## START Provided material

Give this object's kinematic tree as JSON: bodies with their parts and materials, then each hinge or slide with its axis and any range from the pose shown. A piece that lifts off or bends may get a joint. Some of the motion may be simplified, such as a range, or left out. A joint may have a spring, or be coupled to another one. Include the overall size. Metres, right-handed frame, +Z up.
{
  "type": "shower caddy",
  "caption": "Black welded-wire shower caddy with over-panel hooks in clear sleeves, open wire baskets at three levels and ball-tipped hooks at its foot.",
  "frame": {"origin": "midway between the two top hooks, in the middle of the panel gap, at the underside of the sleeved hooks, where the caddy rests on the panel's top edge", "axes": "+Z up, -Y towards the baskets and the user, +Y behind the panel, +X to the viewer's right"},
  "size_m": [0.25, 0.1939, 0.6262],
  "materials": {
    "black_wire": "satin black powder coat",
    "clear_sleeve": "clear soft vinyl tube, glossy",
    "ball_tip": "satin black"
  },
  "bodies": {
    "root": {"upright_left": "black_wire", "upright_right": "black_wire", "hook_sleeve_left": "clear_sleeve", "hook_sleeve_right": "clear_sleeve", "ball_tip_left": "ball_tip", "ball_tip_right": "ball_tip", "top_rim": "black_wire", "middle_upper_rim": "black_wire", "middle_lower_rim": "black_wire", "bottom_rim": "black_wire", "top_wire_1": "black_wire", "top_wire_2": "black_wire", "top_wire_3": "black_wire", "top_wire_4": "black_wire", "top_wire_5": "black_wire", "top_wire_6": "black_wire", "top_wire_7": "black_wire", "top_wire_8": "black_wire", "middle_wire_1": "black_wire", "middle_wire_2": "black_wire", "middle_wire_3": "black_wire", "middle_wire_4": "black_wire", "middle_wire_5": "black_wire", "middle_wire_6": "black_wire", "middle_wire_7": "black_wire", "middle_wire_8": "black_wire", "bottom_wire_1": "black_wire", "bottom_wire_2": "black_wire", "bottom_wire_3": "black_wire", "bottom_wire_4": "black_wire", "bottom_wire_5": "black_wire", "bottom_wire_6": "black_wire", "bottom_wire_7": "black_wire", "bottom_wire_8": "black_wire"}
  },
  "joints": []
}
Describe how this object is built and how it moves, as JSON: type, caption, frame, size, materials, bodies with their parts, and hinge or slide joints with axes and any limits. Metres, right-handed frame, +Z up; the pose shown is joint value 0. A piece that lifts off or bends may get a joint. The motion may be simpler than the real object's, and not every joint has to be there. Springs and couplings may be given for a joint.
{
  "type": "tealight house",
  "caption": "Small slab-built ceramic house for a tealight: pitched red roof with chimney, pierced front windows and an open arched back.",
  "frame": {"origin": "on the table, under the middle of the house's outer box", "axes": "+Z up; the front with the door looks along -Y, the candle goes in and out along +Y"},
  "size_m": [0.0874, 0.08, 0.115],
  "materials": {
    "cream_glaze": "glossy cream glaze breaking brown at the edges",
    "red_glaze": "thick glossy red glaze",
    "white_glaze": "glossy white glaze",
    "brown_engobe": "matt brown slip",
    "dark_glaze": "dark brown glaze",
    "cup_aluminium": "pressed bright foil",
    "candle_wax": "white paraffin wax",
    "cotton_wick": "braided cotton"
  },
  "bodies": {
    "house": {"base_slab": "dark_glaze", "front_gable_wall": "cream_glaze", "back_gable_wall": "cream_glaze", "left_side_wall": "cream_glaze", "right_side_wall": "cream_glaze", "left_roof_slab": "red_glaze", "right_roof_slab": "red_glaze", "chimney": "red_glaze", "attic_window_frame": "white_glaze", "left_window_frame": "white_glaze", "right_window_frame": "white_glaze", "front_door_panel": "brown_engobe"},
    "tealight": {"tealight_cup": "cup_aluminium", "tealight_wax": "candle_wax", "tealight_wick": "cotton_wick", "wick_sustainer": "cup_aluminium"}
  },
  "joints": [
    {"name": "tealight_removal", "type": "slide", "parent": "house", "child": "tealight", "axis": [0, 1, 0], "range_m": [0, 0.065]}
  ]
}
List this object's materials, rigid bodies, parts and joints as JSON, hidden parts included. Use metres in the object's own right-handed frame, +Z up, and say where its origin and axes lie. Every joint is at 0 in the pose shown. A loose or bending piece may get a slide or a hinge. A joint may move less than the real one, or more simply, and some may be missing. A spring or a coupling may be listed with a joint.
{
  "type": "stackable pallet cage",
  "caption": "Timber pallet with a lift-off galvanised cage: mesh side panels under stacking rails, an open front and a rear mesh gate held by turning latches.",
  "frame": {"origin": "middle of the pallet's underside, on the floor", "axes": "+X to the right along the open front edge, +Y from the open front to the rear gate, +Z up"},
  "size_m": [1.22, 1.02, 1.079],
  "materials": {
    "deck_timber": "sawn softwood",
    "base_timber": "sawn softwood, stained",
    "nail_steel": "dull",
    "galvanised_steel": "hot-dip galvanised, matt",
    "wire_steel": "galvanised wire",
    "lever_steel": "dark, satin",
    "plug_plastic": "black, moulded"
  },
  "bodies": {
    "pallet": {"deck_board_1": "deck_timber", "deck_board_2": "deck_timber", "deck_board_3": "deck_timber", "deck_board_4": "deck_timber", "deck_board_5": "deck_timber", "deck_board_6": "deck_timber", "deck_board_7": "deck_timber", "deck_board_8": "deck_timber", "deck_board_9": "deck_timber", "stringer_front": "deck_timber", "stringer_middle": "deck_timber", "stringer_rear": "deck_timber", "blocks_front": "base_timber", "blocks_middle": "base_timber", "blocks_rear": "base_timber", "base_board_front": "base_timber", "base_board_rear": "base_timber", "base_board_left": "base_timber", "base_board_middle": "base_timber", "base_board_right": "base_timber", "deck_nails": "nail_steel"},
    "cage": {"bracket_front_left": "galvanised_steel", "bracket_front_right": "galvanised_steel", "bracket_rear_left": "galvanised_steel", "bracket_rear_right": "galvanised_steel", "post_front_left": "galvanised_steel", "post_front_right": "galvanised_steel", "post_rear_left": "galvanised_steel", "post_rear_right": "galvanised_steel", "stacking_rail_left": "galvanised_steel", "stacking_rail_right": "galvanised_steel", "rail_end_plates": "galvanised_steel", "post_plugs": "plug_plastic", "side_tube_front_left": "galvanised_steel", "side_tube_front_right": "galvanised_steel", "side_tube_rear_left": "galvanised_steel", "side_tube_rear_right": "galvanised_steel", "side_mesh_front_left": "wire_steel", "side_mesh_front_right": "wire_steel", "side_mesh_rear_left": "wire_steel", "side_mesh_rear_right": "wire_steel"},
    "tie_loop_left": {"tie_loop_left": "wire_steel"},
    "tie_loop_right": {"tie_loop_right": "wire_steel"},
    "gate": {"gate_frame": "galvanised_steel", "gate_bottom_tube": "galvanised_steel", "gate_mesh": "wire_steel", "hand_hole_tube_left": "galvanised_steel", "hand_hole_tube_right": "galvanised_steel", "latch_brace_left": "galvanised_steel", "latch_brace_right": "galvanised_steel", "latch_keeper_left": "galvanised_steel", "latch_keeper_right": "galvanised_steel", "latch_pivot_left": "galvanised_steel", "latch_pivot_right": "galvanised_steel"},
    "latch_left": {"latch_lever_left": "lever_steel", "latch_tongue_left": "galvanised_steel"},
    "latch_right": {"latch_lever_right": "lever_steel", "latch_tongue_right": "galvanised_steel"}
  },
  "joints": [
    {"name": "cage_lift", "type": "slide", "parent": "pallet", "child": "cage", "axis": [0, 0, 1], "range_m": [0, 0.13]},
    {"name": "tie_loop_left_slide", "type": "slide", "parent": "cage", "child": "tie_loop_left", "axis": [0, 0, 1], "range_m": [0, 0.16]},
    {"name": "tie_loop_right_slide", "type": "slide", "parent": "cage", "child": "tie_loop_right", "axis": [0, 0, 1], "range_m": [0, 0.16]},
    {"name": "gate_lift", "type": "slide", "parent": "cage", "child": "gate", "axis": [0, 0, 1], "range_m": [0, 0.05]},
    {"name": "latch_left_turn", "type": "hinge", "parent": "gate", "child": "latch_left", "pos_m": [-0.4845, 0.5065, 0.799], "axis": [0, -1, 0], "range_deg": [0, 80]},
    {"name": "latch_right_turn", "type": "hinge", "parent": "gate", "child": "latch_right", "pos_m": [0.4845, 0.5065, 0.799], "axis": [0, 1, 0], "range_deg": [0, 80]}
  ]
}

## END Provided material

Output a single number: how many lines contain the word "that".

2